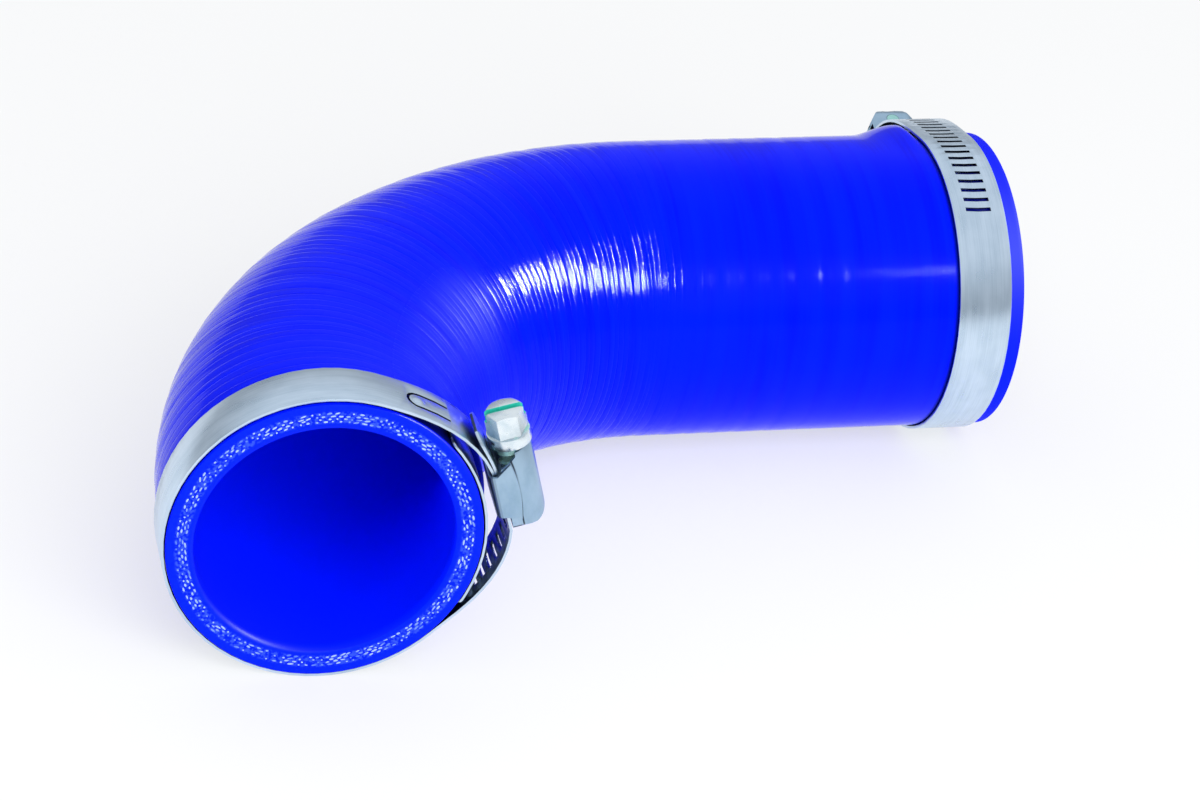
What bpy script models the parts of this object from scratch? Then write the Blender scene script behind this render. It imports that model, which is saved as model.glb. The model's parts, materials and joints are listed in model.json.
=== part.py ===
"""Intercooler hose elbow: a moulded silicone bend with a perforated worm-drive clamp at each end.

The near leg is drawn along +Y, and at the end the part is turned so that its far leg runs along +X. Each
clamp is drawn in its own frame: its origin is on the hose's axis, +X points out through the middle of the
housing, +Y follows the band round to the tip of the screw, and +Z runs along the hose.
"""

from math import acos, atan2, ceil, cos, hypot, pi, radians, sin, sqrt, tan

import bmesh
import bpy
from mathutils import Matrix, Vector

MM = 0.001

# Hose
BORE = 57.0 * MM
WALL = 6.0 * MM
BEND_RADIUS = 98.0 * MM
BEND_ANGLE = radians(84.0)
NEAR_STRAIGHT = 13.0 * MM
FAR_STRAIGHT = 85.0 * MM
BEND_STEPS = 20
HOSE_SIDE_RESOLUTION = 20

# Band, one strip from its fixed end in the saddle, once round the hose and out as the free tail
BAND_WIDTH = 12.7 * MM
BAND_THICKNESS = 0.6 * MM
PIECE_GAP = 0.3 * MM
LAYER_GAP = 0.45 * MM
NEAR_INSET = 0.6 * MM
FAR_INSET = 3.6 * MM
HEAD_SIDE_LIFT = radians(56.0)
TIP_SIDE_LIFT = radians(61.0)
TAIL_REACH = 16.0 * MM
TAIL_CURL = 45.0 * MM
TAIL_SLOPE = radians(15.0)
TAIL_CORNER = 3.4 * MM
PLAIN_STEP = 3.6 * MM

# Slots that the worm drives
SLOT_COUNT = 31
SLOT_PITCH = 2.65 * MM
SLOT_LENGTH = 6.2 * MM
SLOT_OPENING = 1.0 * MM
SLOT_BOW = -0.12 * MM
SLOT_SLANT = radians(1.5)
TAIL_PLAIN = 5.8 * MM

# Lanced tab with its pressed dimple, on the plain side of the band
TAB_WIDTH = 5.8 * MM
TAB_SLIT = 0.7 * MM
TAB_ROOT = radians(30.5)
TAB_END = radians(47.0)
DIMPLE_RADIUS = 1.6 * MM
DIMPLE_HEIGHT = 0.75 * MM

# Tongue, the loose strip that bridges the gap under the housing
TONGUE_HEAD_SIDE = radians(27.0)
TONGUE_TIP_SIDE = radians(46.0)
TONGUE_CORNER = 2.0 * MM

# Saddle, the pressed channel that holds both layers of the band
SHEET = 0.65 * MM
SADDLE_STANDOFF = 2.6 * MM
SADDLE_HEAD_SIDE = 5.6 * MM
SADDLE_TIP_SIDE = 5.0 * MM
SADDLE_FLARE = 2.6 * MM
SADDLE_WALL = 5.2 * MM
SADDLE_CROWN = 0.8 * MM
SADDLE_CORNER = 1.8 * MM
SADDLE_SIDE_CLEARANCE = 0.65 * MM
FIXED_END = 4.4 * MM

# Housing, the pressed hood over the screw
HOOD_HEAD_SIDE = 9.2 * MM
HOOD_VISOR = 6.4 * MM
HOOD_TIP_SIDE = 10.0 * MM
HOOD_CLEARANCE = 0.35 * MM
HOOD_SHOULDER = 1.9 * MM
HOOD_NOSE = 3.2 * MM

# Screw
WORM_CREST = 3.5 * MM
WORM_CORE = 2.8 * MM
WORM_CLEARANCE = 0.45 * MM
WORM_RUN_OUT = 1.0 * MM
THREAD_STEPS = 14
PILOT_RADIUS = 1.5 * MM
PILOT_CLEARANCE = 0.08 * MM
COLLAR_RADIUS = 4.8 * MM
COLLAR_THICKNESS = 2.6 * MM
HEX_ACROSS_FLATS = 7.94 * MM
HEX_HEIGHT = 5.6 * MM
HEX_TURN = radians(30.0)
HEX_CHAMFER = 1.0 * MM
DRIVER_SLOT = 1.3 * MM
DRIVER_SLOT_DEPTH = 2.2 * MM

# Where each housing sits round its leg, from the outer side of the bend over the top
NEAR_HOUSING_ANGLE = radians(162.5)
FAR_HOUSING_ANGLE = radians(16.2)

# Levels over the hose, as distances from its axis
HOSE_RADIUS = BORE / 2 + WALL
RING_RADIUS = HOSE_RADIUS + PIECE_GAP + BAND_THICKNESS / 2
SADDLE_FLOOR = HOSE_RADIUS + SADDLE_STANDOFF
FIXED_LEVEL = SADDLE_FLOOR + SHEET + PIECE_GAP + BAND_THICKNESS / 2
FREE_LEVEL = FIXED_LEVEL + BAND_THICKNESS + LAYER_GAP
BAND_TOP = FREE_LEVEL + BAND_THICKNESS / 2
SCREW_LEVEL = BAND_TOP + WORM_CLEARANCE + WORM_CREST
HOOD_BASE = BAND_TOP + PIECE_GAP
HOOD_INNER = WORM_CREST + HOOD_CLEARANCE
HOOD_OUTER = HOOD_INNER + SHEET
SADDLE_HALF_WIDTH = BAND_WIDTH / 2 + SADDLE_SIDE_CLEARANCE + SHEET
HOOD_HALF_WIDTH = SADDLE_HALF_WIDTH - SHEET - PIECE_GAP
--
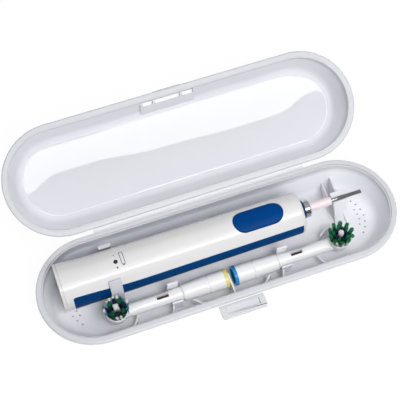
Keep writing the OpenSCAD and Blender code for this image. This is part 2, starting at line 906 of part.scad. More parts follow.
---
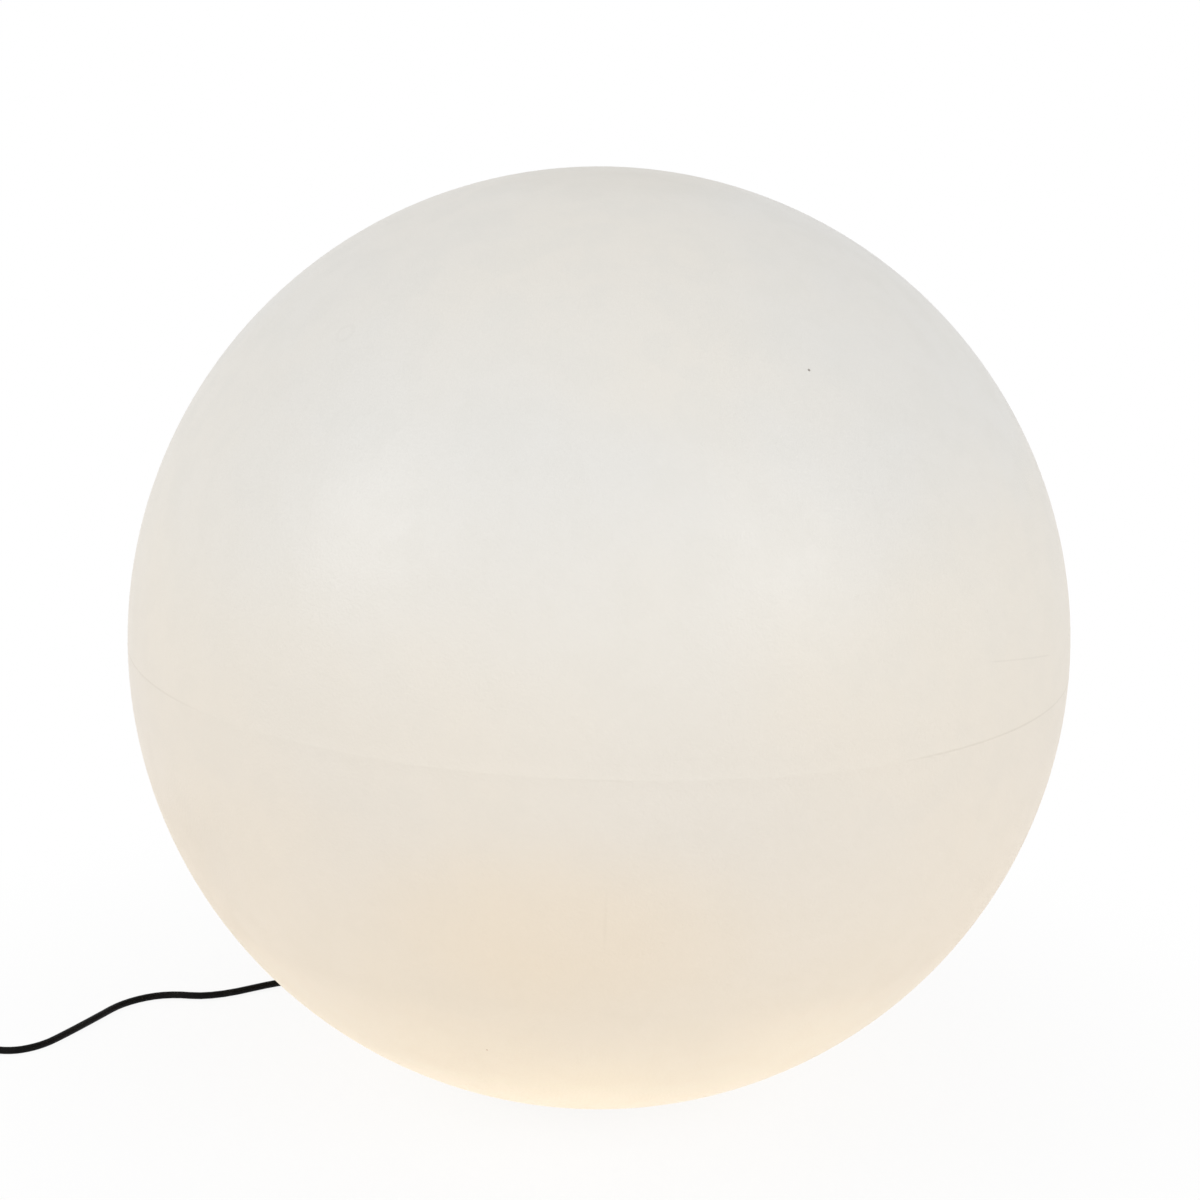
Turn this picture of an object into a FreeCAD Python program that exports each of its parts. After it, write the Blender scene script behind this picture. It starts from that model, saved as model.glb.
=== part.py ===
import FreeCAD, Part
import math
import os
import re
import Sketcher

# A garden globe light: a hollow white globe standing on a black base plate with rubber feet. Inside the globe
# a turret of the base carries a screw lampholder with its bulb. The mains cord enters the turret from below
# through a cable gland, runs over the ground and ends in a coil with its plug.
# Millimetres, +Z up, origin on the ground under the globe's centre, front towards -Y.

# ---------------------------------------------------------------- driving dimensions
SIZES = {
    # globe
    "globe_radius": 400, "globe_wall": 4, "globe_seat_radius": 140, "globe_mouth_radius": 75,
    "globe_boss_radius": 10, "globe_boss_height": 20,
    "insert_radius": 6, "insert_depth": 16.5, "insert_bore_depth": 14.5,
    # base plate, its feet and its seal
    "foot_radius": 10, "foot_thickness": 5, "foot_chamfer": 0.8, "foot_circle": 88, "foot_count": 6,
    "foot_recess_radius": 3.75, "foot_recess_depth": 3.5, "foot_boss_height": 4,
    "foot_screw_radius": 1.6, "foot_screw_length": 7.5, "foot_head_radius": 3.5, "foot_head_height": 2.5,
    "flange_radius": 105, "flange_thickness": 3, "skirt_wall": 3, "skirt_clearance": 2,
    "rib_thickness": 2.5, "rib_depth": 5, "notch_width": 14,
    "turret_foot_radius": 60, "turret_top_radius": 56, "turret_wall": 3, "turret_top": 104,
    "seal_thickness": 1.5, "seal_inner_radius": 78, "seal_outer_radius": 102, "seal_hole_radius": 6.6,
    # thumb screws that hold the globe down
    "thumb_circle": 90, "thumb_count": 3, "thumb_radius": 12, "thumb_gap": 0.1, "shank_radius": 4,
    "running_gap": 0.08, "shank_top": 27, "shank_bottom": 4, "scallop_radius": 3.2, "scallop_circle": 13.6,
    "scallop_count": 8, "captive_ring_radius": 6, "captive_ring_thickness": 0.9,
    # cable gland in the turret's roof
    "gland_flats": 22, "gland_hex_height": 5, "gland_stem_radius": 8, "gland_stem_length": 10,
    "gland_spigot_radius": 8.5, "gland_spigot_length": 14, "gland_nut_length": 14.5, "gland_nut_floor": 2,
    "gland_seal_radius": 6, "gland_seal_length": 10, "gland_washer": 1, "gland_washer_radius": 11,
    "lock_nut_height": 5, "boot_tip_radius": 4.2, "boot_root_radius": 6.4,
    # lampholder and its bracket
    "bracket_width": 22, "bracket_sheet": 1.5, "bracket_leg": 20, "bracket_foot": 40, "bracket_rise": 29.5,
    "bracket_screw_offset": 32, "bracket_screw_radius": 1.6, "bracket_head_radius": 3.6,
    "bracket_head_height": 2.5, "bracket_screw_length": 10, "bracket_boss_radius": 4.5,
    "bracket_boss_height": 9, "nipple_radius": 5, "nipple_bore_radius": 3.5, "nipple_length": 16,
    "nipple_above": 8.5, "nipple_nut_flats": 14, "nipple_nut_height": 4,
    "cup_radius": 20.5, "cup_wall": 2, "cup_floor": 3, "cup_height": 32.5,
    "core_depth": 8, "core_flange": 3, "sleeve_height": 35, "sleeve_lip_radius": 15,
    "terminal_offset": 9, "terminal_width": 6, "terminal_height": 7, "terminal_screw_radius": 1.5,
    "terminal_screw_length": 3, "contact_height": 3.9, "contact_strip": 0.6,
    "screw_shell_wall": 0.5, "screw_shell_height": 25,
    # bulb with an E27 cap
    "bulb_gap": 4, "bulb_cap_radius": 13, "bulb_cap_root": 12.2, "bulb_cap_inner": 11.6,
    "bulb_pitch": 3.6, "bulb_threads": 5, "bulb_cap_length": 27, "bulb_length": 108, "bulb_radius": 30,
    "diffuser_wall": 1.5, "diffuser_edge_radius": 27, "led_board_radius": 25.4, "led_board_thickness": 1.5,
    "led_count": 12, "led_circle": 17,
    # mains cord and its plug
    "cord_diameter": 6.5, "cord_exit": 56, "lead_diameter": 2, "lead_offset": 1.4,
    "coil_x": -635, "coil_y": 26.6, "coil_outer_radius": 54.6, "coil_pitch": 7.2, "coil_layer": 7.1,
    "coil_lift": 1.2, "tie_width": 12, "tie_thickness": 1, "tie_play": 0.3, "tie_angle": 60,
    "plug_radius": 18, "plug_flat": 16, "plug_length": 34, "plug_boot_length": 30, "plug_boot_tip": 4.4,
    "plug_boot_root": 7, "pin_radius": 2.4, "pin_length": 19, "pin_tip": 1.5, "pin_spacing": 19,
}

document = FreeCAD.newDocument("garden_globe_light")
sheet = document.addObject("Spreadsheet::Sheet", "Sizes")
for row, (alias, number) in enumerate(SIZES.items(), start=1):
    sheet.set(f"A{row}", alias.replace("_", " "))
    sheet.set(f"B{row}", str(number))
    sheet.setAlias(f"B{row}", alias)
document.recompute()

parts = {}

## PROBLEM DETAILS
Each line from the line with "Turn this picture" to the line with "# Millimetres, +Z" is to be echoed exactly; both boundary lines are included, and nothing else is to be output.

## EXERCISE OUTPUT
Turn this picture of an object into a FreeCAD Python program that exports each of its parts. After it, write the Blender scene script behind this picture. It starts from that model, saved as model.glb.
=== part.py ===
import FreeCAD, Part
import math
import os
import re
import Sketcher

# A garden globe light: a hollow white globe standing on a black base plate with rubber feet. Inside the globe
# a turret of the base carries a screw lampholder with its bulb. The mains cord enters the turret from below
# through a cable gland, runs over the ground and ends in a coil with its plug.
# Millimetres, +Z up, origin on the ground under the globe's centre, front towards -Y.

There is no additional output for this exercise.